Thankfully, at this point in time a not so confident as he is now Kojima was at the helm of the project, managing to restrain his obssessive nerdisms into the background and instead utilizing the premise of his cinema aspirations to create a much more subdued and logically competent thriller that gamifies Blade Runner and takes advantage of the medium of interactivity to immerse the player in clever detective work and satisfying plot point progression in ways film never could. The simple choice of being able to call your wife on the phone and talk about your day and feelings does more for the universe of Snatcher than whatever post 90s Kojima lore dump ever could.
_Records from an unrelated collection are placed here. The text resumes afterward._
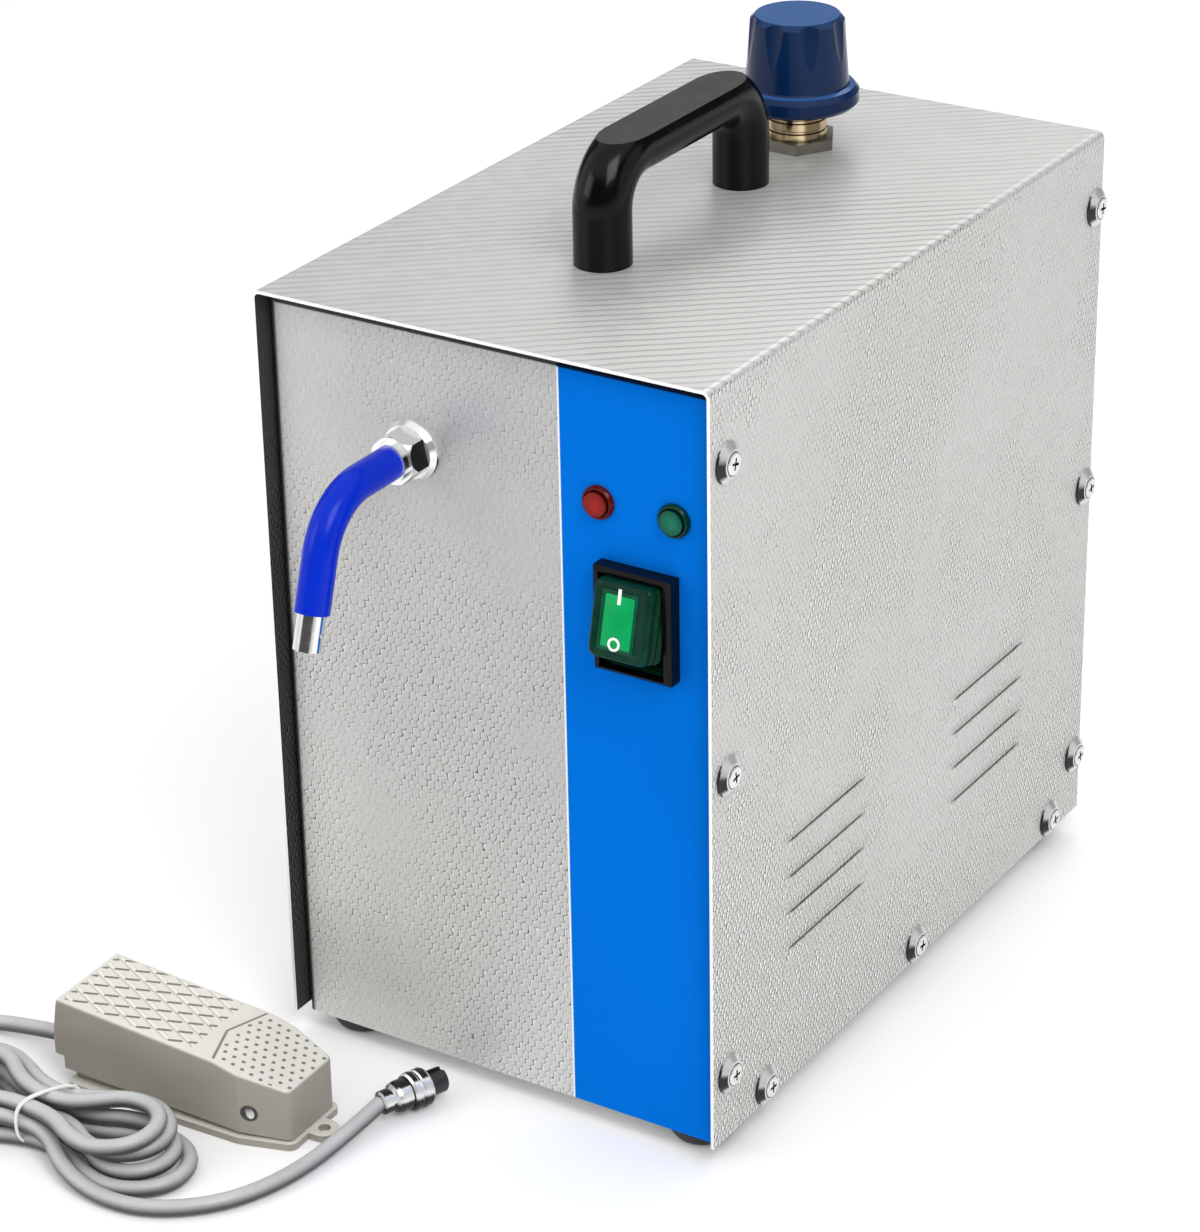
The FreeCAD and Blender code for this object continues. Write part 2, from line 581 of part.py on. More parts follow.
def coil(r, wire, low, high, turns):
    """helical spring, wire of radius wire, closed between two heights"""
    pitch = (high - low - 2 * wire) / turns
    h = Part.makeHelix(pitch, pitch * turns, r)
    h.translate(V(0, 0, low + wire))
    e = h.Edges[0]
    ring = Part.Wire([Part.makeCircle(wire, e.valueAt(e.FirstParameter), e.tangentAt(e.FirstParameter))])
    return Part.Wire(h.Edges).makePipeShell([ring], True, True)


FX, FY = N("fill_x"), N("fill_y")
group("relief_spring", [move(coil(3.4, 0.4, N("z_top + 34.4"), N("cap_top_z - 3.2"), 4), FX, FY, 0)])

# ================================================================ nozzle
NX, NZ = N("noz_x"), N("noz_z")
b = body("nozzle_flange")
turned(b, [("noz_pipe_r", "0"), ("11", "0"), ("11", "1.2"), ("9.6", "3.2"), ("noz_pipe_r", "3.2")])
n = node("nozzle_flange", b, own=True)
b.Placement = FreeCAD.Placement(V(0, 0, 0), FreeCAD.Rotation(V(1, 0, 0), 90))
b.setExpression("Placement.Base.x", X("org_x + noz_x"))
b.setExpression("Placement.Base.y", X("org_y - half_d + recess"))
b.setExpression("Placement.Base.z", X("noz_z"))

b = body("nozzle_nut")
s = sketch(b, "XY", "3.2")
poly(s, [(t[0].replace("nut_af", "16.5"), t[1].replace("nut_af", "16.5")) for t in hx])
circle(s, "0", "0", "noz_pipe_r")
f = pad(b, s, "8.6")
s2 = sketch(b, "XY", "11.8")
circle(s2, "0", "0", "7.1")
circle(s2, "0", "0", "noz_pipe_r")
pad(b, s2, "2.4", "_collar")
# cone that takes the corners off the front of the hexagon
turned(b, [("8.1", "12.6"), ("11", "12.6"), ("11", "9.2"), ("9.6", "9.2")], groove=True)
node("nozzle_nut", b, own=True)
b.Placement = FreeCAD.Placement(V(0, 0, 0), FreeCAD.Rotation(V(1, 0, 0), 90).multiply(FreeCAD.Rotation(V(0, 0, 1), -17)))
b.setExpression("Placement.Base.x", X("org_x + noz_x"))
b.setExpression("Placement.Base.y", X("org_y - half_d + recess"))
b.setExpression("Placement.Base.z", X("noz_z"))

PY = N("-half_d + recess")
vy, ty, tz2, br = N("noz_bend_y"), N("noz_tip_y"), N("noz_tip_z"), N("noz_bend_r")
pts = [(NX, PY + 22, NZ), (NX, vy, NZ), (NX, ty, tz2)]
w = path_wire(pts, [br])
pipe = tube(w, N("noz_pipe_r")).cut(tube(path_wire([(NX, PY + 23, NZ), (NX, vy, NZ), (NX, ty - (vy - ty) * -0.2, tz2 - 9.6)], [br]), N("noz_bore_r")))
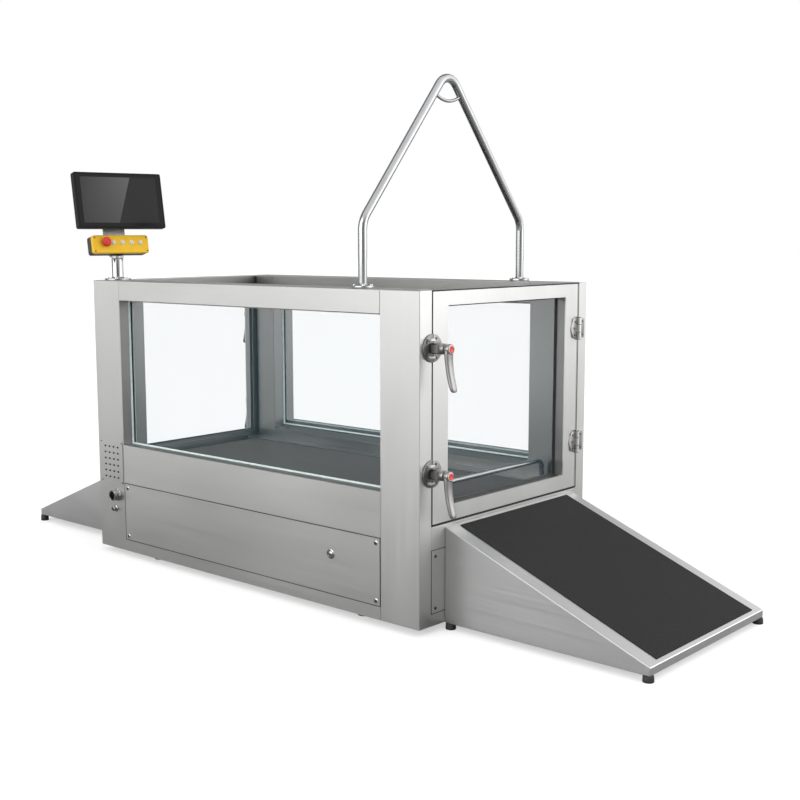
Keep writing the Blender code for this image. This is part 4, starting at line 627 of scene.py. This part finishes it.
# ---------------------------------------------------------------------------------------------
# Doors: welded stainless frames, brushed upright like the posts, with a pane and a hollow rubber
# gasket in each rebate. They hang on leaf hinges whose leaves carry cast cover plates, and turn on
# black acetal bushes centred on the pins.
dress(sheet_up, "door_right_frame", "door_left_frame")
gasket, tree, shader, where = finish("epdm_gasket", "2B2C2E", Roughness=0.62)
bloom = add(tree, "ShaderNodeTexNoise", {"Scale": 140.0, "Detail": 3.0}, {"Vector": where})
vary(tree, shader, bloom.outputs["Fac"], tones=("222325", "3A3B3D"), relief=(0.2, 0.0003))
dress(gasket, "door_right_seal", "door_left_seal")

cast_steel, tree, shader, where = finish("cast_hinge_plate", "9C9B99", Metallic=1.0)
sandy = add(tree, "ShaderNodeTexNoise", {"Scale": 240.0, "Detail": 4.0}, {"Vector": where})
vary(tree, shader, sandy.outputs["Fac"], rough=(0.30, 0.46))
pane_low, pane_high = from_middle("door_right_glass")
frame_low, frame_high = from_middle("door_right_frame")
HINGE_Z, PIN = (1.0214, 0.5706), (0.9340, 0.45125)
LEAF_X, PLATE_X, HALF_TALL = END_X + 0.0036, END_X + 0.0046, 0.0385
bush = [(0, -0.0010), (0.0084, -0.0010), (0.0088, 0.0), (0.0084, 0.0010), (0, 0.0010)]
for side, turned_round in (("right", False), ("left", True)):
    door = f"door_{side}"
    beads = bmesh.new()
    bead(
        beads, (pane_low.y + 0.012, pane_high.y - 0.012),
        (pane_low.z + 0.012, pane_high.z - 0.012), pane_high.x + 0.0002, 0.0035, 0.0050, "X",
    )
    # Painted shade: the black strip round the edge of the door's face stands for the dark gap round
    # the door.
    lip = bmesh.new()
    edging(
        lip, (frame_low.y - 0.0002, frame_high.y + 0.0002),
        (frame_low.z - 0.0002, TANK_TOP - 0.0002), 0.0050, END_X - 0.0012, END_X + PROUD, FACE_X,
    )
    leaf_screws, post_screws = bmesh.new(), bmesh.new()
    leaf_plates, post_plates, bushes = bmesh.new(), bmesh.new(), bmesh.new()
    for z in HINGE_Z:
        for plates, a0, a1, radius in (
            (leaf_plates, 0.4125, 0.4405, 0.012), (post_plates, 0.4612, 0.4940, 0.006)
        ):
            slab(
                plates, oblong(a0, a1, z - HALF_TALL, z + HALF_TALL, radius),
                LEAF_X, PLATE_X, FACE_X, 0.0005,
            )
        for rise in (-0.0428, -0.0152, 0.0152, 0.0428):
            turn(bushes, bush, Matrix.Translation((*PIN, z + rise)), 32)
        for screws, y, rise in (
            (leaf_screws, 0.4270, -0.026), (post_screws, 0.4800, -0.026),
            (leaf_screws, 0.4270, 0.026), (post_screws, 0.4800, 0.026), (leaf_screws, 0.4230, 0.0),
        ):
            screw(screws, facing("X", (END_X + 0.0045, y, z + rise)), 0.0046, 0.0020)
    for name, made, look, body, slot in (
        (f"{door}_glazing_rubber", beads, gasket, door, "black_rubber"),
        (f"{door}_edge_gap_shade", lip, black_parts_and_gap_shade, door, "black_rubber"),
        (f"hinge_{side}_door_plates", leaf_plates, cast_steel, door, "satin_chrome"),
        (f"hinge_{side}_post_plates", post_plates, cast_steel, "tank", "satin_chrome"),
        (f"hinge_{side}_bushes", bushes, black_parts_and_gap_shade, "tank", "black_plastic"),
        (f"hinge_{side}_door_screws", leaf_screws, oxide, door, "satin_chrome"),
        (f"hinge_{side}_post_screws", post_screws, oxide, "tank", "satin_chrome"),
    ):
        piece(name, made, look, body, half_turn=turned_round)


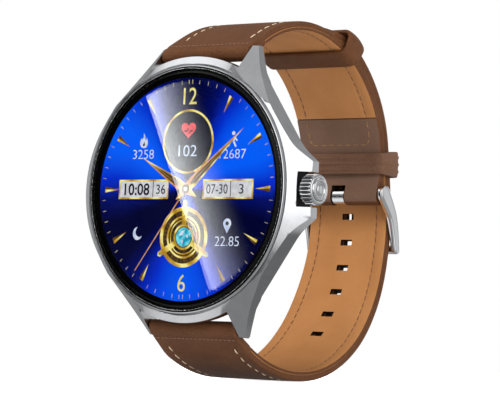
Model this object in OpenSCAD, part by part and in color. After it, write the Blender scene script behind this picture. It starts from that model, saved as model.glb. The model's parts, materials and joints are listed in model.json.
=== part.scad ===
// Round smartwatch on a buckled two-piece leather strap.
// Millimetres.  +X is 3 o'clock (crown side), +Z is 12 o'clock and -Y is
// where the dial looks.  The origin is the centre of the flat window on
// the case back, so the strap loops away along +Y.
// Most modules draw in "depth" coordinates: y is the depth behind the
// front of the cover glass.  at_glass() moves that into place.

/* [Case] */
// Overall thickness, cover glass to sensor window
case_thickness = 11.4; // [10:0.1:14]
// Distance from the dial centre to the straight flanks
flank_distance = 23; // [22.6:0.1:24]
// Radius of the plain 9 o'clock side
plain_side = 24; // [23.5:0.1:25]
// Reach of the crown guards from the dial centre
guard_reach = 26.1; // [25:0.1:27]
// Radius of the case rim seen between the lugs
rim_radius = 23.7; // [23:0.1:24.5]
// Depth of the lower edge of the metal case
metal_depth = 4.6; // [4:0.1:5.5]

/* [Display] */
// Radius of the cover glass
glass_radius = 21.2; // [20.5:0.1:21.2]
// Radius of the lit picture
picture_radius = 19.9; // [18:0.1:20]
// Thickness of the cover glass
glass_thickness = 1; // [0.8:0.1:1.4]

/* [Lugs and strap] */
// Gap between a pair of lugs, the strap size
lug_width = 20; // [18:1:22]
// Reach of the lugs from the dial centre
lug_reach = 25.9; // [25:0.1:27]
// Width of the strap at the case
strap_wide = 19.5; // [17:0.5:21.5]
// Width of the buckle strap
buckle_wide = 18.6; // [16:0.2:20]
// Width of the strap with the holes
holes_wide = 17.8; // [14:0.2:18]
// Number of holes
hole_count = 7; // [5:1:9]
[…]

It isn't without it's problems. Much of its "deductive puzzle solving" solely consists of exhausting every combination of "look" and "investigate" commands until the characters decide it's time to advance, the rushed and campy ending would have actually greatly benefited from Kojima's tendency to tie in world socioeconomical politics with his characters personal struggles which would have more strongly cemented Snatcher's themes of human connection and distrust, and the constant forceful "flirt" with every single woman (and child) that shows up on the screen quickly goes from being mildly amusing to straight up creepy. Still, the self awareness and sense of humor keeps things light and fun, and Snatcher's addition to the canon of japanese art that has its finger on the pulse of modern technology makes this a must for Kojima fans. Snatcher 2 would be a joy to witness, though I doubt they could ever manage to recreate the 90s in such a fashion.